Percentage is the default (you don't need to type percentage=). It gives the percentage of removable vertices to retain, so lower numbers = more simplification.

mapshaper provinces.geojson -simplify 20% \
  -o provinces_simplified.geojson

The interval option takes a distance threshold. With Douglas-Peucker simplification, this is the maximum deviation of the simplified line from the original. With Visvalingam-based methods, interval= describes the approximate size of the smallest details in the simplified output.

mapshaper provinces.geojson -simplify interval=500m \
  -o provinces_simplified.geojson

The resolution= option lets you specify the intended display size of your map in SVG units (equivalent to CSS pixels). A larger value retains more detail. Mapshaper estimates the display size using the full extent of your data, so be careful with this option if your final map will show a smaller geographic area, as the paths may be over-simplified.

mapshaper provinces.geojson -simplify resolution=800 \
  -o provinces_simplified.geojson

See the -simplify reference for the full set of options.

Avoiding shape removal

At high simplification, small polygons can disappear entirely.
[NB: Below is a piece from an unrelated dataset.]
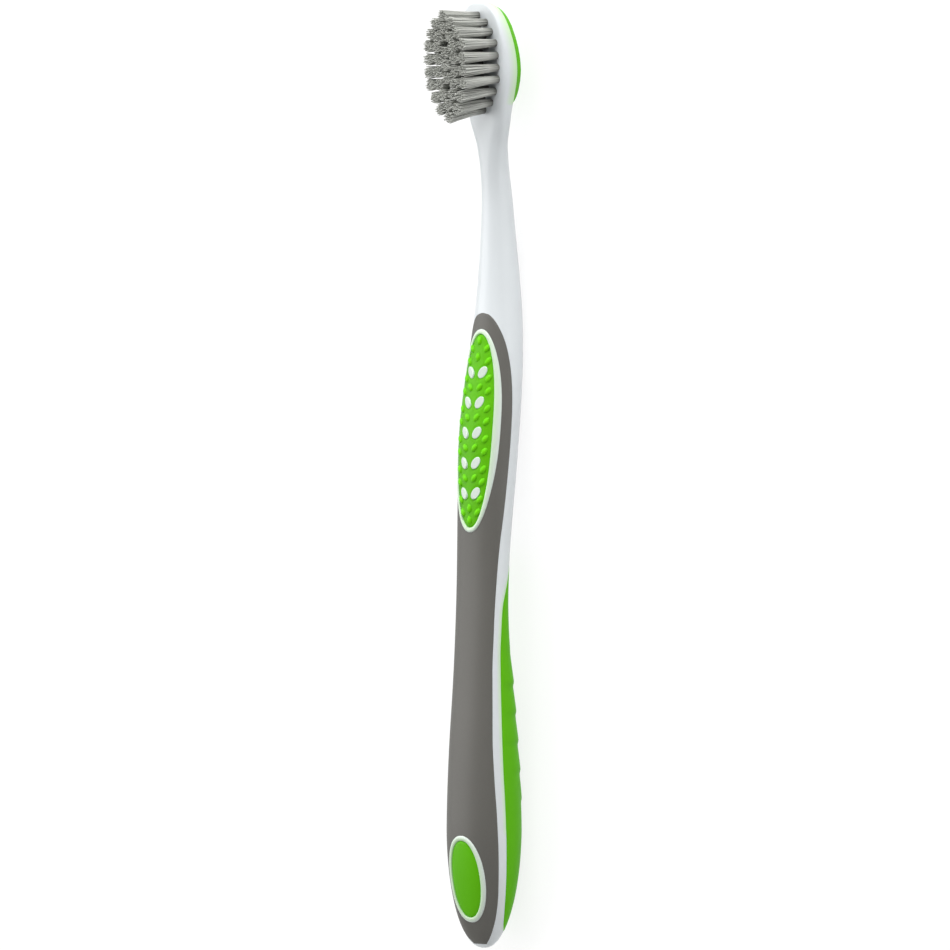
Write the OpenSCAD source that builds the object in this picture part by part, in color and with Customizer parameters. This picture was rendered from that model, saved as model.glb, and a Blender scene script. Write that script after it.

Pass keep-shapes to -simplify (or tick prevent shape removal in the web UI's Simplify panel) to retain at least one ring per multipart feature, regardless of how aggressive the simplification is.

mapshaper islands.geojson -simplify 5% keep-shapes -o islands-simplified.geojson

Spherical vs planar geometry

By default, Mapshaper simplifies lat/long coordinates on the surface of a sphere, using 3D geometry. This applies a consistent amount of simplification across the whole globe, including near the poles. If your data is in a projected coordinate system, simplification uses 2D planar geometry.

Avoiding self-intersections

Heavy simplification can pull adjacent polygon edges across each other, producing self-intersections. The -simplify command detects and tries to remove intersections automatically by rolling back simplification where the intersections occur. In the web UI, you can enable "detect line intersections" on the Display panel to show intersections as red dots. In this mode, you will see a button for repairing intersections caused by simplification.

The -clean command will also remove intersections:

mapshaper provinces.shp -simplify 5% -clean -o provinces.geojson

Simplifying multiple layers consistently

When you import multiple layers using -i combine-files, Mapshaper builds a shared topology. This means that boundaries shared between layers — for example, aligned state and county polygon borders — are simplified identically across all layers. Without this, the layers would diverge during simplification, creating visible gaps and overlaps where they should align.

mapshaper -i states.shp counties.shp combine-files \
  -simplify 10% \
  -o out/

The web app does not combine files automatically when you import multiple layers. To get the shared-topology behavior in the web app, tick with advanced options in the import dialog and add combine-files to the options field.